## To be done
Please return the full listing below without altering anything.

## Material

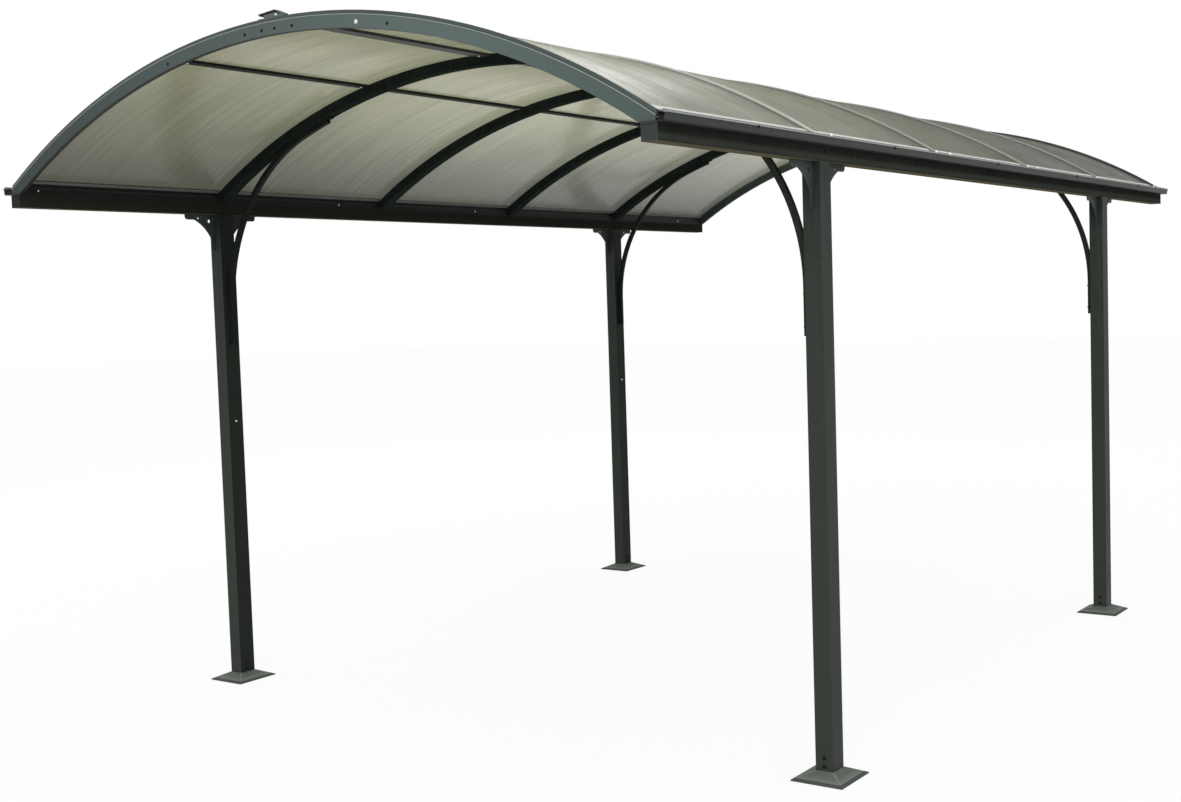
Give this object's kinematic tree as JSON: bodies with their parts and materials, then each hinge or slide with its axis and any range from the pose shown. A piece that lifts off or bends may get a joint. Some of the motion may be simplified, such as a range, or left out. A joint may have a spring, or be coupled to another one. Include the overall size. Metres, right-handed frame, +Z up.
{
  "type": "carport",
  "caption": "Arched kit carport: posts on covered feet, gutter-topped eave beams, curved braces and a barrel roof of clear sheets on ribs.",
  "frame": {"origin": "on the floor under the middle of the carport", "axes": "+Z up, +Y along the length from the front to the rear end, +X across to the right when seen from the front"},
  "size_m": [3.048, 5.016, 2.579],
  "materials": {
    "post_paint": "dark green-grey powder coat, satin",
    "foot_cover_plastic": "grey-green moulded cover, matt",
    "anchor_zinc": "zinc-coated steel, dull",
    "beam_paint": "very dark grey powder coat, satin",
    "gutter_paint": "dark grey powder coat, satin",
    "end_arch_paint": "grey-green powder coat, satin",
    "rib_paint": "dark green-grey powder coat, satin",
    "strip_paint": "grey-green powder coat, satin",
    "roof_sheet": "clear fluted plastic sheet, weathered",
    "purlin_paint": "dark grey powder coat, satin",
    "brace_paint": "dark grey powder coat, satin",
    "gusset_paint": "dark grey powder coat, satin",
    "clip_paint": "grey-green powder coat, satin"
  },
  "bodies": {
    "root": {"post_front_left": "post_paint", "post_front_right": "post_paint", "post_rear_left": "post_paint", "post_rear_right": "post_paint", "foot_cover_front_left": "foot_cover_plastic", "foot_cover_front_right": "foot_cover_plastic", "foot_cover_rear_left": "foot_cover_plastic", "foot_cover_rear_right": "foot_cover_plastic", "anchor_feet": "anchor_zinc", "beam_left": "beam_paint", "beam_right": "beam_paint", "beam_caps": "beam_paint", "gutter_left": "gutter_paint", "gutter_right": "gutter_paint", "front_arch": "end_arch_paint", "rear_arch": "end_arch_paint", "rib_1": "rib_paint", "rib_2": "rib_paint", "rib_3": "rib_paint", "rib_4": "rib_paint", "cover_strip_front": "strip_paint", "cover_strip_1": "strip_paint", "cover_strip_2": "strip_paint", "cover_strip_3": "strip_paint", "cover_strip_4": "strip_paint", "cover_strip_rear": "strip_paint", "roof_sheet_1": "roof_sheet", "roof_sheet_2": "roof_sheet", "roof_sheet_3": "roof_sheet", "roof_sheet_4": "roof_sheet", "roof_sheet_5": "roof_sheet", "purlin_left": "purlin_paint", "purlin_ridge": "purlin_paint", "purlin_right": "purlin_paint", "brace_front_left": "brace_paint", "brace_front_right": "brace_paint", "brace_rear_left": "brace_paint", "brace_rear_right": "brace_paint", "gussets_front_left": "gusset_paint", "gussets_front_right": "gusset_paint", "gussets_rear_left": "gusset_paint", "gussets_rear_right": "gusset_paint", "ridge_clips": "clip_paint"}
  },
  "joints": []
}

## Correct output
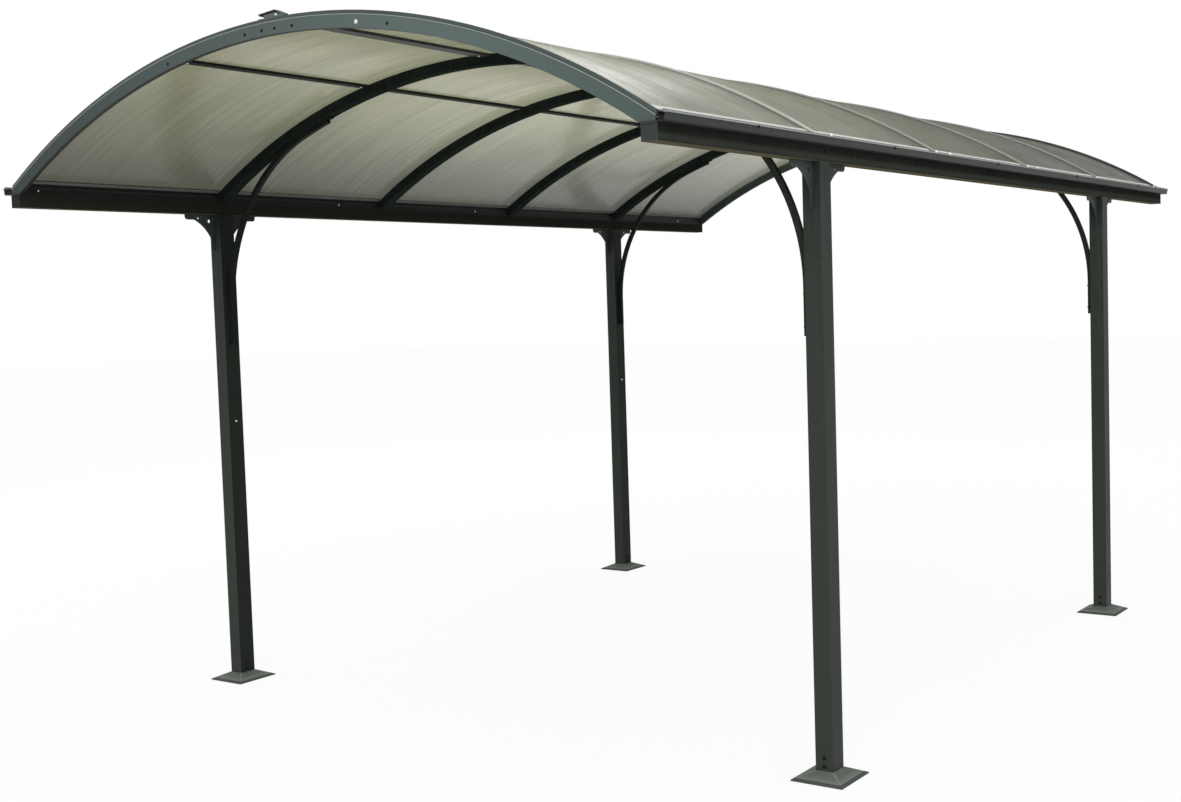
Give this object's kinematic tree as JSON: bodies with their parts and materials, then each hinge or slide with its axis and any range from the pose shown. A piece that lifts off or bends may get a joint. Some of the motion may be simplified, such as a range, or left out. A joint may have a spring, or be coupled to another one. Include the overall size. Metres, right-handed frame, +Z up.
{
  "type": "carport",
  "caption": "Arched kit carport: posts on covered feet, gutter-topped eave beams, curved braces and a barrel roof of clear sheets on ribs.",
  "frame": {"origin": "on the floor under the middle of the carport", "axes": "+Z up, +Y along the length from the front to the rear end, +X across to the right when seen from the front"},
  "size_m": [3.048, 5.016, 2.579],
  "materials": {
    "post_paint": "dark green-grey powder coat, satin",
    "foot_cover_plastic": "grey-green moulded cover, matt",
    "anchor_zinc": "zinc-coated steel, dull",
    "beam_paint": "very dark grey powder coat, satin",
    "gutter_paint": "dark grey powder coat, satin",
    "end_arch_paint": "grey-green powder coat, satin",
    "rib_paint": "dark green-grey powder coat, satin",
    "strip_paint": "grey-green powder coat, satin",
    "roof_sheet": "clear fluted plastic sheet, weathered",
    "purlin_paint": "dark grey powder coat, satin",
    "brace_paint": "dark grey powder coat, satin",
    "gusset_paint": "dark grey powder coat, satin",
    "clip_paint": "grey-green powder coat, satin"
  },
  "bodies": {
    "root": {"post_front_left": "post_paint", "post_front_right": "post_paint", "post_rear_left": "post_paint", "post_rear_right": "post_paint", "foot_cover_front_left": "foot_cover_plastic", "foot_cover_front_right": "foot_cover_plastic", "foot_cover_rear_left": "foot_cover_plastic", "foot_cover_rear_right": "foot_cover_plastic", "anchor_feet": "anchor_zinc", "beam_left": "beam_paint", "beam_right": "beam_paint", "beam_caps": "beam_paint", "gutter_left": "gutter_paint", "gutter_right": "gutter_paint", "front_arch": "end_arch_paint", "rear_arch": "end_arch_paint", "rib_1": "rib_paint", "rib_2": "rib_paint", "rib_3": "rib_paint", "rib_4": "rib_paint", "cover_strip_front": "strip_paint", "cover_strip_1": "strip_paint", "cover_strip_2": "strip_paint", "cover_strip_3": "strip_paint", "cover_strip_4": "strip_paint", "cover_strip_rear": "strip_paint", "roof_sheet_1": "roof_sheet", "roof_sheet_2": "roof_sheet", "roof_sheet_3": "roof_sheet", "roof_sheet_4": "roof_sheet", "roof_sheet_5": "roof_sheet", "purlin_left": "purlin_paint", "purlin_ridge": "purlin_paint", "purlin_right": "purlin_paint", "brace_front_left": "brace_paint", "brace_front_right": "brace_paint", "brace_rear_left": "brace_paint", "brace_rear_right": "brace_paint", "gussets_front_left": "gusset_paint", "gussets_front_right": "gusset_paint", "gussets_rear_left": "gusset_paint", "gussets_rear_right": "gusset_paint", "ridge_clips": "clip_paint"}
  },
  "joints": []
}